If you want your project to be smart enough to enable features when on +nightly and not on +stable, you could try https://github.com/dtolnay/rustversion

Yes, sorry for the confusion. It definitely makes --all-features work on stable again.

Found one more way this breaks. cargo test when running doctests will enable the rustdocflags, so cargo test no longer works on stable.

Only workaround I see is to disable the features by using all( not(doctest), doc ) and run the doc tests specifically in nightly.

1 Like

Super helpful your guide.
One little note about the changelog, you could think about conventional commits and a generated CHANGELOG.md via the rust tool jilu.
At least I find it very handy.

Thanks a lot for your great efforts.

Hi, thanks a lot and welcome to the user forum. Yes, automated changelog was on my todo list. I was going to look into projects like wasm-bindgen to see how they did it.
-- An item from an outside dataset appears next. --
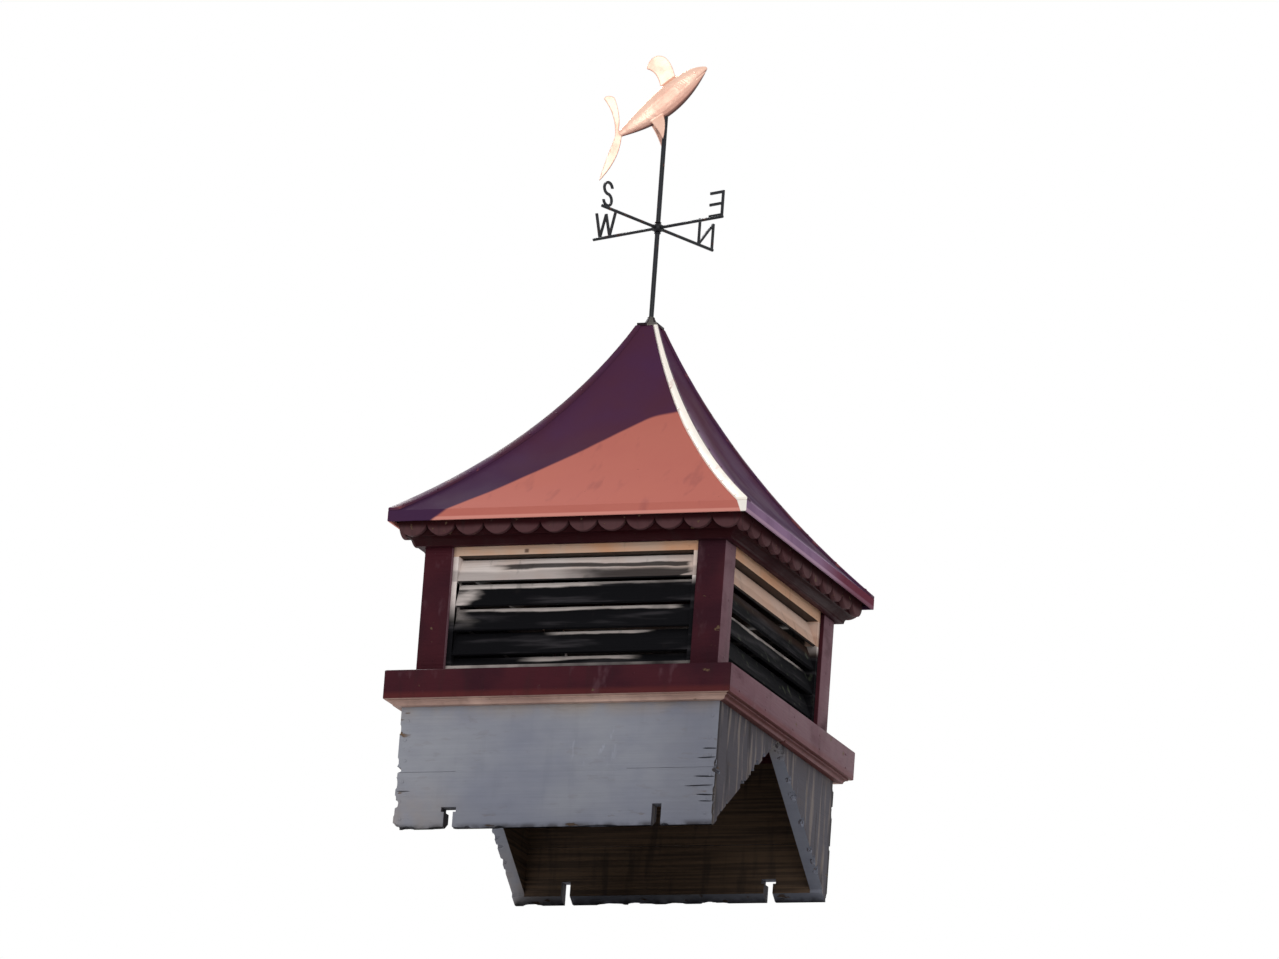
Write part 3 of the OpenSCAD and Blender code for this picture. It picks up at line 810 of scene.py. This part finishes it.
def mix_hip_finish():
    """Hip caps and peak flashing: a painted highlight on the front right hip, painted shade in the roof's
    maroon on the others, with worn spots in coral.
    """
    metal, look = Recipe("hip_metal", roughness=0.45, specular=0.04), colours()
    patches = metal.cloud(14, 0.35, 0.65)
    worn = metal.cloud(30, 0.6, 0.68, (1, 1, 0.6), 5)
    pale = (patches * 0.12).mix(look.hip_highlight, look.louver_cream).lay(look.roof_coral, worn * 0.25)
    painted = patches.mix(look.roof_shade_and_smudge, look.roof_shade_plum).lay(look.roof_coral, worn * 0.3)
    # Painted highlight: the front half of the front right hip is pale and half metal; the other hips take the
    # roof's painted shade.
    lit_hip = metal.front_right * (metal.far_y - metal.far_x).over(0, -1.5, 0.5)
    crest = metal.z.over(PEAK_Z, -1, 1)
    flat = lit_hip.mix(painted, pale).lay(look.grime, crest * 0.9)
    metal.coat(flat, patches.between(0.32, 0.5), lit_hip * 0.5)
    metal.relief(patches * 0.5, 0.8 * MM, 0.5)


def mix_wood_finish():
    """Raw wood with its grain."""
    wood, look = Recipe("bare_wood", roughness=0.8), colours()
    rings = wood.cloud(8, 0.35, 0.65, (14, 14, 1), 5)
    wood.coat(rings.mix(look.raw_wood, WOOD_RING), rings.between(0.7, 0.9))
    wood.relief(rings, 0.6 * MM)


def mix_iron_finish():
    """Black painted iron with a little rust."""
    iron, look = Recipe("black_iron", roughness=0.45), colours()
    patches = iron.cloud(38, 0.4, 0.65, (1, 1, 0.6), 5)
    rusted = iron.cloud(55, 0.62, 0.7, detail=6, shift=(2, 2, 2))
    flat = (patches * 0.4).mix(look.iron, IRON_GREY).lay(look.rust, rusted * 0.75)
    iron.coat(flat, patches.between(0.36, 0.55).plus(rusted * 0.3), 0.5)
    iron.relief(patches * 0.3 + rusted, 0.4 * MM)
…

In the mean time I'm still busy rounding up issues with external docs... It's actually more complicated than I would hope and maybe describing it will be to long to fit in the post inline, but I'll keep updating the information with the best practices I can find, so thanks for sharing jilu. I will look into it.

Using .cargo/config to enable the docs flag locally is interesting, but as mentioned it breaks using non-nightly compilers. As an alternative I just have nightly rustdoc features tested on a nightly CI build using RUSTDOCFLAGS='--cfg=docsrs -Dwarnings' cargo doc --all-features --no-deps, and if I'm changing something relevant and want to see what it looks like I just manually run such a command locally.